*Requirement*. Copy, character for character, the lines running from the one with "Write the OpenSCAD" to the one with "lip_edge_r = 0.25; // [0.1:0.05:0.4]", ends included. Leave out every other line.

*Data provided*.
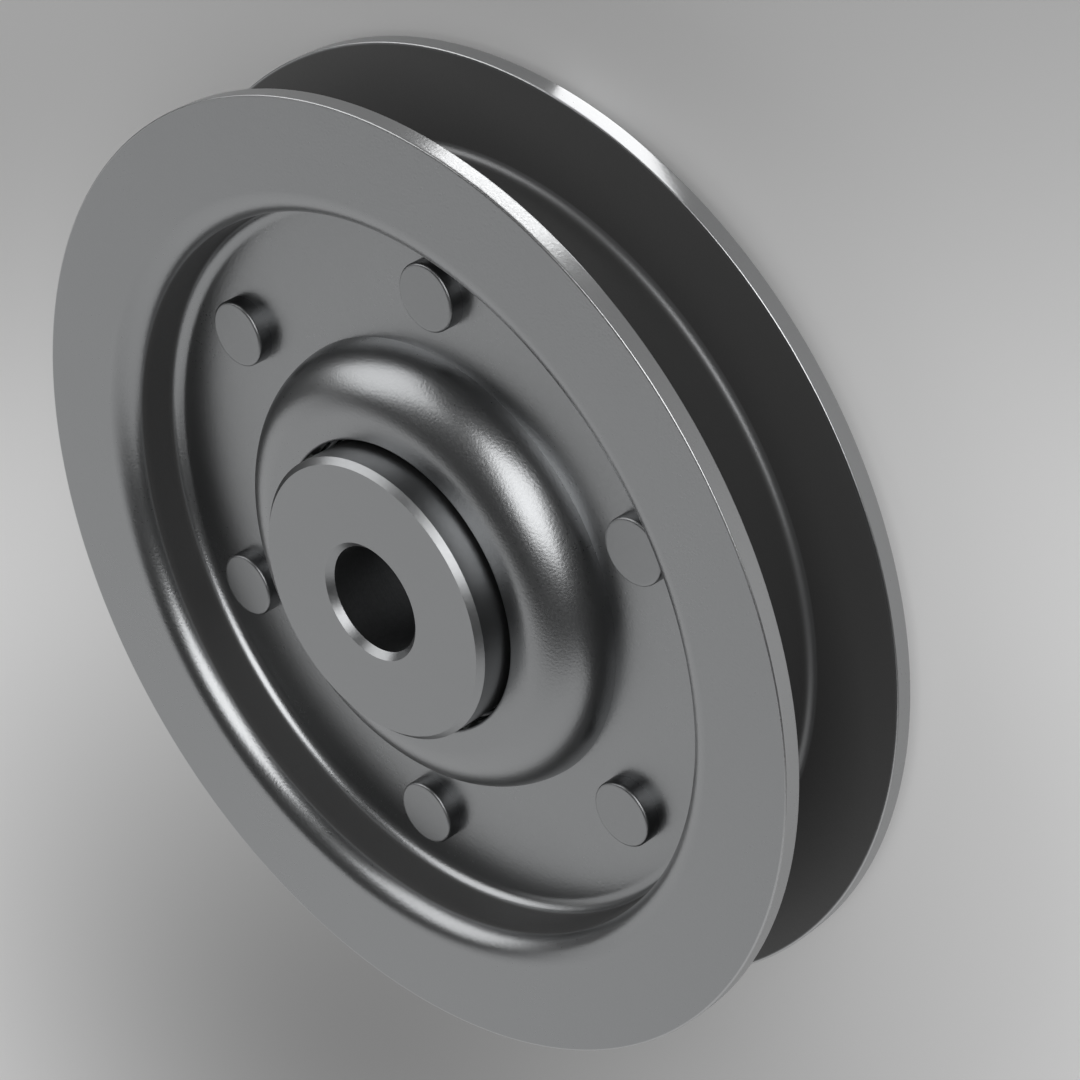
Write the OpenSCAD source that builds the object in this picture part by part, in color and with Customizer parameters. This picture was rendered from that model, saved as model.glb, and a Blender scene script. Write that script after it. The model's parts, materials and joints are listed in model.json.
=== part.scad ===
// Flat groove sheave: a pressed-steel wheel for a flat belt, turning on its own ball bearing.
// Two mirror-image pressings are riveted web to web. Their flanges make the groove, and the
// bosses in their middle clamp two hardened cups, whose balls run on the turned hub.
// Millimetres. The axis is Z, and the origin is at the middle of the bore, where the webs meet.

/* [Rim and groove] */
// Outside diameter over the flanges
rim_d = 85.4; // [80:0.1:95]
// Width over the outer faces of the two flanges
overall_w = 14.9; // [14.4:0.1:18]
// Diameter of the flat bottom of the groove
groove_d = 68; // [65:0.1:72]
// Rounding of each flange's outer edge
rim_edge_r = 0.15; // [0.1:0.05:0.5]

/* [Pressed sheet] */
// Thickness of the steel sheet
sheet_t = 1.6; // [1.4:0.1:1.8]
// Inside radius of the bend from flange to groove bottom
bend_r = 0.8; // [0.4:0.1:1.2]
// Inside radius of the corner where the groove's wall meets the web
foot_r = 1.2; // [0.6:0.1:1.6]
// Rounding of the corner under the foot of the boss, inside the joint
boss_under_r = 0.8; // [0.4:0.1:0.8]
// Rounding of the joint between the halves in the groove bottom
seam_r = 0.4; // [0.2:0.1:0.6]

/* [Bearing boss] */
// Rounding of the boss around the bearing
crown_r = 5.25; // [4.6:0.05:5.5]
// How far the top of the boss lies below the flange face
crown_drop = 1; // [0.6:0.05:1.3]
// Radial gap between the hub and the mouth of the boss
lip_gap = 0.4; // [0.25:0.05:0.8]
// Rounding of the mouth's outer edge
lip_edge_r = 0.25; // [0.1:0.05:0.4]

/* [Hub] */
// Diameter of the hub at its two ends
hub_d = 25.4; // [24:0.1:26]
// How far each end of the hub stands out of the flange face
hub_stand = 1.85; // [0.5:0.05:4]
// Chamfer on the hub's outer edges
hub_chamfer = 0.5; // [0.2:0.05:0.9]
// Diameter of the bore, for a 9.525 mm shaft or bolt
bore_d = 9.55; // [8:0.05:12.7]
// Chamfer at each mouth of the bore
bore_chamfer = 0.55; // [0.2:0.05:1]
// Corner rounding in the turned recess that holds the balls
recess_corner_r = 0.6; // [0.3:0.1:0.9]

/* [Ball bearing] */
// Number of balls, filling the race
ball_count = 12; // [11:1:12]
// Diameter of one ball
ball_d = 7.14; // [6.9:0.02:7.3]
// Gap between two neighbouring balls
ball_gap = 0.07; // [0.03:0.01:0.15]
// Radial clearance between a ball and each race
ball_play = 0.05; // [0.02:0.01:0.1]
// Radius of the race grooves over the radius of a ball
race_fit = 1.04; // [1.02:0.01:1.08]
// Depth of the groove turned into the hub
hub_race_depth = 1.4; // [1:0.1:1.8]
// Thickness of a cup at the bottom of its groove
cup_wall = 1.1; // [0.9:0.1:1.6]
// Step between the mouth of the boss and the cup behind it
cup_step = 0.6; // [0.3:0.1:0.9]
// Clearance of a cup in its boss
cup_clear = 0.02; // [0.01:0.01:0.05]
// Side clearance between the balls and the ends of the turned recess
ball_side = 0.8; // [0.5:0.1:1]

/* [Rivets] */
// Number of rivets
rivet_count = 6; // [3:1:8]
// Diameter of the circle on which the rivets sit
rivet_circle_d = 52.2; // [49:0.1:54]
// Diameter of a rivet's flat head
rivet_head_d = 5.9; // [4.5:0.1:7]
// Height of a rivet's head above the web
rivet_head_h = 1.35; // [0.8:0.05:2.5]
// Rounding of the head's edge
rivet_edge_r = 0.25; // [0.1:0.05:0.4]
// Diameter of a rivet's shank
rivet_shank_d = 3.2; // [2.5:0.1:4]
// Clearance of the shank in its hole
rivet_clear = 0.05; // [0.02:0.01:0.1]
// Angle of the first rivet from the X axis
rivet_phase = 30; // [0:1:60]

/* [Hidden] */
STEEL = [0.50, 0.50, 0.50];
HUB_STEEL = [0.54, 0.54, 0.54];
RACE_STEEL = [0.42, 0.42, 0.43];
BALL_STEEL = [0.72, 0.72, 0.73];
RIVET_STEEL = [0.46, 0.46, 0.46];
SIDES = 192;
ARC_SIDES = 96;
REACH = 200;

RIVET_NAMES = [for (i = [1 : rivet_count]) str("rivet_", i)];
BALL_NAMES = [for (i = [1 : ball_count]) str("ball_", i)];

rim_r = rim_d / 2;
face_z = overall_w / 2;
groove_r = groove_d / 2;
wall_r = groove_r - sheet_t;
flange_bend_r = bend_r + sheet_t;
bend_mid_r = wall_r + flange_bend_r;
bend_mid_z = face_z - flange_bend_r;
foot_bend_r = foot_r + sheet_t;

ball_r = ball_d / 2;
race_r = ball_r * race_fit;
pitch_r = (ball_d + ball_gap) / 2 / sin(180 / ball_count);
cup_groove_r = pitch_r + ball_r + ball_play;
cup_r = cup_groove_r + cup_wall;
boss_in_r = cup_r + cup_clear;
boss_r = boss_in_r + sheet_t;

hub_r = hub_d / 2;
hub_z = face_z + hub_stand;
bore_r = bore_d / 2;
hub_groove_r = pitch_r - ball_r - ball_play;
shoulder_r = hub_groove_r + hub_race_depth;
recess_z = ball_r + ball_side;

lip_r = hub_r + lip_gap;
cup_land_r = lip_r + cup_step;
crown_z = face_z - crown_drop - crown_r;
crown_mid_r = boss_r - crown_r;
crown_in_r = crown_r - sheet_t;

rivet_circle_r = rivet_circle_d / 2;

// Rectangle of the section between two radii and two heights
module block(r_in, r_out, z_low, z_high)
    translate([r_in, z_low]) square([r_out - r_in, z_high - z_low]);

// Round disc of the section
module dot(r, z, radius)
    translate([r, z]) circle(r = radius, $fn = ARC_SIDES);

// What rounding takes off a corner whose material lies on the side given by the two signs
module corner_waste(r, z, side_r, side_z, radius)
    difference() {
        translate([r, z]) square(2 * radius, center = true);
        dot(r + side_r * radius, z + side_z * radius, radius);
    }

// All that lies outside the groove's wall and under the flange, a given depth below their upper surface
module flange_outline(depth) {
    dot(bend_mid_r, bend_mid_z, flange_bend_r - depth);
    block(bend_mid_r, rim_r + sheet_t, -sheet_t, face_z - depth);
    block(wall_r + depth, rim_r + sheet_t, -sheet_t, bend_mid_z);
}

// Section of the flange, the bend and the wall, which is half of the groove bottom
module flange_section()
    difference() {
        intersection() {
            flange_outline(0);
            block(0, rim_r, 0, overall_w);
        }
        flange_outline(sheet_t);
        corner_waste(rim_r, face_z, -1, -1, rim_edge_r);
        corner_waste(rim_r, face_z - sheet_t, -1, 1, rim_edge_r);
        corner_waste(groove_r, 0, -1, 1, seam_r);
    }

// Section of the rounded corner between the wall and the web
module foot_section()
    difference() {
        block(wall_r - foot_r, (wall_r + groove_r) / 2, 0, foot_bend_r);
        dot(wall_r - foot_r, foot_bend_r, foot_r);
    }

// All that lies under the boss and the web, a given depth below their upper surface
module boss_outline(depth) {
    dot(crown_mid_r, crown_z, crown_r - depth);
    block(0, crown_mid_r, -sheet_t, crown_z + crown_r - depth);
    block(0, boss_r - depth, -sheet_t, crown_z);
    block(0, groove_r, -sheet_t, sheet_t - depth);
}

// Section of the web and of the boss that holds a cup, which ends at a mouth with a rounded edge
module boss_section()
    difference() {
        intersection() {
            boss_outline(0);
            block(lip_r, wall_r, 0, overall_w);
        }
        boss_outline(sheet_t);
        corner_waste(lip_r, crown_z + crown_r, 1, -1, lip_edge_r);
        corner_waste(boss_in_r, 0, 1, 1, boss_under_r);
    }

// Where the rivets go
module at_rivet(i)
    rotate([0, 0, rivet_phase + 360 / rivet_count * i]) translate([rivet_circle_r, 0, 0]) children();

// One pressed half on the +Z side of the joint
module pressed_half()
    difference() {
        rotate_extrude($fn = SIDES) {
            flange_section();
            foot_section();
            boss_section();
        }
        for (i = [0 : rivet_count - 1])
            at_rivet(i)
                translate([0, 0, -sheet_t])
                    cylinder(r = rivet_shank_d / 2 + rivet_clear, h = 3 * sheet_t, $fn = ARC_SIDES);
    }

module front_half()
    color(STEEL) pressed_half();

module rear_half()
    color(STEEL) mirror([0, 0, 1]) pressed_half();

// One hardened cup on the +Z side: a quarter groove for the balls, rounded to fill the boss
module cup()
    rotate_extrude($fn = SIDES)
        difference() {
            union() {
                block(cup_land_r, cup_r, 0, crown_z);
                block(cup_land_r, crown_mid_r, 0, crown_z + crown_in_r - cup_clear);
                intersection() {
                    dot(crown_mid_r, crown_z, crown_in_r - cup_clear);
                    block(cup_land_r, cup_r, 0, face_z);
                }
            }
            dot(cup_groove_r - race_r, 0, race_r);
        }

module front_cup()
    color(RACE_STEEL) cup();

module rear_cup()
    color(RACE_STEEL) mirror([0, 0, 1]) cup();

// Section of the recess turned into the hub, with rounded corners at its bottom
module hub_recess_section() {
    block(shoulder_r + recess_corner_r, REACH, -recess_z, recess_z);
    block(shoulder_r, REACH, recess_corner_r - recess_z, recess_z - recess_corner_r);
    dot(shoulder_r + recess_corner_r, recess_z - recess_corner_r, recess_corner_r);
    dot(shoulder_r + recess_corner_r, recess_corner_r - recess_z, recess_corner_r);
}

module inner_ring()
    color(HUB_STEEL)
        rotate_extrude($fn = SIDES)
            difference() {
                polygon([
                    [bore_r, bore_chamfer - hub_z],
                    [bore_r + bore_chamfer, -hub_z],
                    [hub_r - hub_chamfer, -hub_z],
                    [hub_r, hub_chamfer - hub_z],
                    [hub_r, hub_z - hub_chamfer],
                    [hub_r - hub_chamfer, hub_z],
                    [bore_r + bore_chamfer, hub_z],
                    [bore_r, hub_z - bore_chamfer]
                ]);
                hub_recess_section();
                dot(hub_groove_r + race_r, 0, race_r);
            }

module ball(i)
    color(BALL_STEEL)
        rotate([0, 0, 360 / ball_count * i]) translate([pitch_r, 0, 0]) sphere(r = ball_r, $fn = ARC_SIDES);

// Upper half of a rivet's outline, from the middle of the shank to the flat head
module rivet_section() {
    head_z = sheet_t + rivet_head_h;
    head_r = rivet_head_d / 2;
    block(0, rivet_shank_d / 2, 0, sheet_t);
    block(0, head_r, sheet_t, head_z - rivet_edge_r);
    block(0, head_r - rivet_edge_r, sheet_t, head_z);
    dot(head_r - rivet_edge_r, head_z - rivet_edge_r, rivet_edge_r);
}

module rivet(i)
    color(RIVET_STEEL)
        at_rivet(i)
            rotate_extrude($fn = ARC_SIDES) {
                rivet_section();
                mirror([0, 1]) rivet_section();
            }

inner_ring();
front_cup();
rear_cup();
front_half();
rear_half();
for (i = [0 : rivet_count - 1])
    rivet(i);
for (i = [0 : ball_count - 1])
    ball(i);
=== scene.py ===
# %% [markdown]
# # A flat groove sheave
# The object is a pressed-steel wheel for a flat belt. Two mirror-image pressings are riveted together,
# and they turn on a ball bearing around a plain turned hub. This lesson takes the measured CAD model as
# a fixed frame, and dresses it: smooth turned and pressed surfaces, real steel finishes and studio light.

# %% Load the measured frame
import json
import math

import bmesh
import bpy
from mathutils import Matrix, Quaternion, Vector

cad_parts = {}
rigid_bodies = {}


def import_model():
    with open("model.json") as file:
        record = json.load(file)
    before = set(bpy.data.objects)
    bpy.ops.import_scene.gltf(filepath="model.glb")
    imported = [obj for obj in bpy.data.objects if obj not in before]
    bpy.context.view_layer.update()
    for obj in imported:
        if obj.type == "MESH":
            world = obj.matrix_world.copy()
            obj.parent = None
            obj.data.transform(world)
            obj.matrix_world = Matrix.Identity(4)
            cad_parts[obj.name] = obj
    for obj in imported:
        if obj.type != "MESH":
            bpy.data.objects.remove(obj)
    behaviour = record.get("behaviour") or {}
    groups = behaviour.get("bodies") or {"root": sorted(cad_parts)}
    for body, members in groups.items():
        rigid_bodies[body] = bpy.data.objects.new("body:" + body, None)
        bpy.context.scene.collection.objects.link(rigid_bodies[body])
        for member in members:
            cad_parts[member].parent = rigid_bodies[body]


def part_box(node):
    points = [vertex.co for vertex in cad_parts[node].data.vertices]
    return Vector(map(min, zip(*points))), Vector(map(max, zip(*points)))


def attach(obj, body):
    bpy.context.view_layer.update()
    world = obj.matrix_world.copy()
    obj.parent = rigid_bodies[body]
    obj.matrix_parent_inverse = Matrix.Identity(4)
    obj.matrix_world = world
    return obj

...

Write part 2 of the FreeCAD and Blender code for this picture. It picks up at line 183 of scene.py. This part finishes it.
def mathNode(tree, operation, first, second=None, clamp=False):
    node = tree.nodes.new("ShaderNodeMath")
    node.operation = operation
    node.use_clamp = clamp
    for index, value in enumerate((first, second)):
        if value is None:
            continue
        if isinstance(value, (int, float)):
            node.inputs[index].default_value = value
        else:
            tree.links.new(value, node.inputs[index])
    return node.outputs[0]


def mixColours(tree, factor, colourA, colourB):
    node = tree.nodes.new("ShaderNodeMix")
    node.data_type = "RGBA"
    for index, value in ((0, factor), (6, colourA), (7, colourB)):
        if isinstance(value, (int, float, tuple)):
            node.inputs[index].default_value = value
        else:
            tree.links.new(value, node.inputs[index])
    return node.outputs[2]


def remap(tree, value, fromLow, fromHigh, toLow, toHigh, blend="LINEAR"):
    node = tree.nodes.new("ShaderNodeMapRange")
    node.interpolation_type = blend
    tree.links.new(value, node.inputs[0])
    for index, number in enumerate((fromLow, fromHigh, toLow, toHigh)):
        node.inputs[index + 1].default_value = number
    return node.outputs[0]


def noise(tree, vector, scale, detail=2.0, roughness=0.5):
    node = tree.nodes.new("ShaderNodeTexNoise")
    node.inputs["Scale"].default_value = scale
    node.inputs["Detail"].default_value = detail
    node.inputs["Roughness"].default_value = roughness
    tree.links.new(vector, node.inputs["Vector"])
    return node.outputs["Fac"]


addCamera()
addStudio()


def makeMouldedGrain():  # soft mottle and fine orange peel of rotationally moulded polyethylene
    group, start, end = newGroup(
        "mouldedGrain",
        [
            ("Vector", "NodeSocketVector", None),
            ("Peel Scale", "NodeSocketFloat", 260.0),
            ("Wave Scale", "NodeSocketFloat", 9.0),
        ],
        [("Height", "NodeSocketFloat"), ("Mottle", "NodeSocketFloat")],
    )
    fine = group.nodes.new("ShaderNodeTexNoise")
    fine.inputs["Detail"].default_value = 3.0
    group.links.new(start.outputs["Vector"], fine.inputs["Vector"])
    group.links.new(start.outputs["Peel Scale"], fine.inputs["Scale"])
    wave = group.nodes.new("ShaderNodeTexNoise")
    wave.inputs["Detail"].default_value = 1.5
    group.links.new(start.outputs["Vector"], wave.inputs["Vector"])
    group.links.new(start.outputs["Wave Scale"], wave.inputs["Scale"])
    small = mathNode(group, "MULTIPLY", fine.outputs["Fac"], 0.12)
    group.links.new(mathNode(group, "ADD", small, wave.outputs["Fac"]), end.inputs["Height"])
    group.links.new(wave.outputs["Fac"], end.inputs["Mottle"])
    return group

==

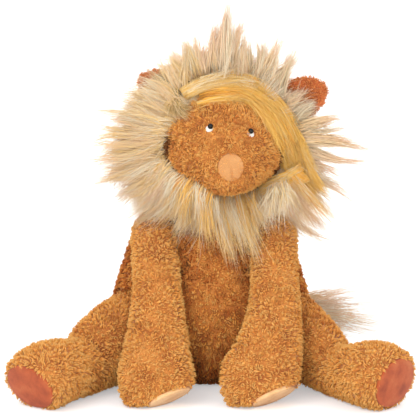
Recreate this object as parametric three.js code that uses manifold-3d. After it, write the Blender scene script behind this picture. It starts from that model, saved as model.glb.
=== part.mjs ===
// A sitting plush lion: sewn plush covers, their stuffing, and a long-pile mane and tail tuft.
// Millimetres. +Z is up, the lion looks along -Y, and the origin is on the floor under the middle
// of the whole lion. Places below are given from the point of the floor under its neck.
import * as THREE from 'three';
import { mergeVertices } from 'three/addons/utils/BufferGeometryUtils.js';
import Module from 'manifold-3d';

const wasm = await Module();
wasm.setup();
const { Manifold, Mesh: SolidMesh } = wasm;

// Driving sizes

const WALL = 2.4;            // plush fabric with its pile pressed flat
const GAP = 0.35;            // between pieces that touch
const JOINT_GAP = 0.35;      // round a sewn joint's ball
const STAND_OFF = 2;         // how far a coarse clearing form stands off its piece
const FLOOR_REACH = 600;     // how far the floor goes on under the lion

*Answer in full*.
Write the OpenSCAD source that builds the object in this picture part by part, in color and with Customizer parameters. This picture was rendered from that model, saved as model.glb, and a Blender scene script. Write that script after it. The model's parts, materials and joints are listed in model.json.
=== part.scad ===
// Flat groove sheave: a pressed-steel wheel for a flat belt, turning on its own ball bearing.
// Two mirror-image pressings are riveted web to web. Their flanges make the groove, and the
// bosses in their middle clamp two hardened cups, whose balls run on the turned hub.
// Millimetres. The axis is Z, and the origin is at the middle of the bore, where the webs meet.

/* [Rim and groove] */
// Outside diameter over the flanges
rim_d = 85.4; // [80:0.1:95]
// Width over the outer faces of the two flanges
overall_w = 14.9; // [14.4:0.1:18]
// Diameter of the flat bottom of the groove
groove_d = 68; // [65:0.1:72]
// Rounding of each flange's outer edge
rim_edge_r = 0.15; // [0.1:0.05:0.5]

/* [Pressed sheet] */
// Thickness of the steel sheet
sheet_t = 1.6; // [1.4:0.1:1.8]
// Inside radius of the bend from flange to groove bottom
bend_r = 0.8; // [0.4:0.1:1.2]
// Inside radius of the corner where the groove's wall meets the web
foot_r = 1.2; // [0.6:0.1:1.6]
// Rounding of the corner under the foot of the boss, inside the joint
boss_under_r = 0.8; // [0.4:0.1:0.8]
// Rounding of the joint between the halves in the groove bottom
seam_r = 0.4; // [0.2:0.1:0.6]

/* [Bearing boss] */
// Rounding of the boss around the bearing
crown_r = 5.25; // [4.6:0.05:5.5]
// How far the top of the boss lies below the flange face
crown_drop = 1; // [0.6:0.05:1.3]
// Radial gap between the hub and the mouth of the boss
lip_gap = 0.4; // [0.25:0.05:0.8]
// Rounding of the mouth's outer edge
lip_edge_r = 0.25; // [0.1:0.05:0.4]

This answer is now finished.